Für welche Fragen geht ihr noch am 8. März auf die Straße?

Eine andere wichtige Forderung, über die wir in der Versammlung hier in Villa Crespo geredet haben, um den 8. März vorzubereiten, bekommt gerade besonders viel Aufmerksamkeit. In letzter Zeit wurden in einigen wichtigen Medien in Argentinien Diskussionen um Abtreibung begonnen, es gab öffentliche Diskussionen dazu. Verschiedene Vertreterinnen des Feminismus traten im Fernsehen auf und erklärten, welche Bedeutung das Recht auf Abtreibung hat. Der Präsident Mauricio Macri hat diese Debatte aufgegriffen und nun wird die Frage der Entkriminalisierung im Kongress diskutiert werden. Die Legalisierung der Abtreibung ist eine historische Forderungen der Frauenbewegung und hat uns in unserer Versammlung am meisten bewegt. Dass diese Frage nun diskutiert wird, ist das Ergebnis von jahrelangen Kämpfen der Frauen.

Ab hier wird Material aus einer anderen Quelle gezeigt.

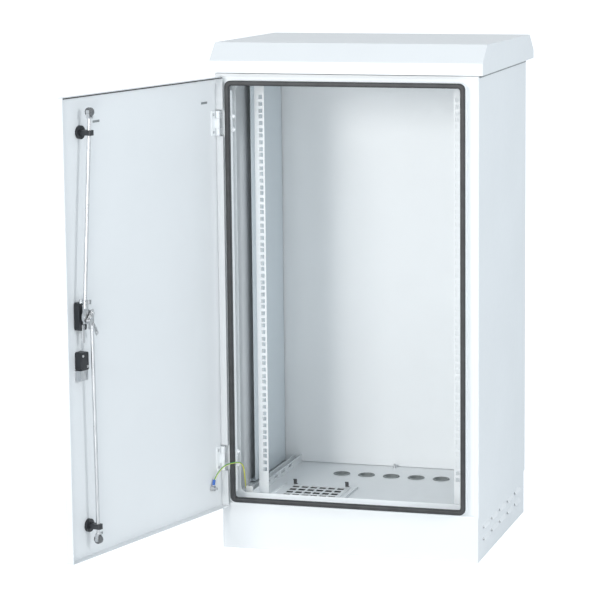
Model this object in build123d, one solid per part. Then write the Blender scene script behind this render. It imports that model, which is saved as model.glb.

Was habt ihr über Abtreibung diskutiert?

Unabhängig von den individuellen Entscheidungen jeder einzelnen Frau sollte das Recht auf Abtreibung ein Grundrecht überall sein. In Argentinien sterben jedes Jahr viele Tausend Frauen an den Folgen illegalisierter Abtreibungen. Und wir von Pan y Rosas betonen, dass es nicht die Frauen der oberen Schichten sind, die dort sterben, sondern Arbeiterinnen und arme Frauen. Es ist also auch eine Klassenfrage.

Nicht nur die Frage der Abtreibung erschüttert derzeit das Land, sondern auch eine Entlassungswelle. Habt ihr auch darüber diskutiert?

Ja, wir haben über die Angriffe diskutiert, die die Regierung von Macri auf die Arbeiter*innenklasse führt. Eine Welle von Entlassungen, zum Beispiel im Krankenhaus Posadas, ist Teil des Versuchs der Regierung, die Krise auf die Arbeiter*innen abzuwälzen. Es ist kein Zufall, dass gerade in den Bereichen, wo es Angriffe gibt, vor allem Frauen arbeiten. So zum Beispiel auch wir Lehrerinnen, die gegen niedrige Löhne streiken. Ein wichtiger Referenzpunkt des Widerstands ist der Kampf der Krankenpfleger*innen im Krankenhaus Posadas gegen ihre Entlassungen. Auch hier ist die Mehrheit der Betroffenen weiblich. Sie haben sich dafür eingesetzt, seltener in den Nachtschichten zu arbeiten und wurden dafür entlassen – auch schwangere Arbeiterinnen. Sie leiden schon seit Jahren unter prekären Bedingungen, bekommen keinen Urlaub usw.

Wofür setzt sich Pan y Rosas in der Frauenbewegung ein?

Wir von Pan y Rosas nehmen an den Versammlungen teil, bei denen der 8. März vorbereitet wird. Hier setzen wir uns für ein Verständnis ein, nach dem der Feind nicht die Männer sind, sondern das kapitalistische System. Wir fordern deshalb von den Gewerkschaften, dass sie zum Streik aufrufen, denn auch wenn viele Frauen Gewerkschaftsmitglieder sind, solidarisieren sich die Gewerkschaftsführungen nur symbolisch. Wir haben uns dafür eingesetzt, dass die gesamte Versammlung einen offenen Brief an die Gewerkschaftsführungen geschrieben hat, in dem sie dazu aufgefordert werden, einen tatsächlichen Streik zu organisieren, damit wirklich alle Frauen – und Männer – an den Mobilisierungen teilnehmen können. Außerdem organisieren wir Versammlungen an den Arbeitsplätzen, in den Schulen und in den Wohnvierteln – so wie hier –, um mit unseren Kolleginnen und Kollegen und unseren Nachbarinnen zu diskutieren und uns gemeinsam für unsere Rechte einzusetzen. Dabei betonen wir auch, wie wichtig es ist, uns zu organisieren. Wir beschließen gemeinsame Flyer-Aktionen an unseren Arbeitsplätzen und in der Öffentlichkeit, damit wir am 8. März die Erde zum Beben bringen.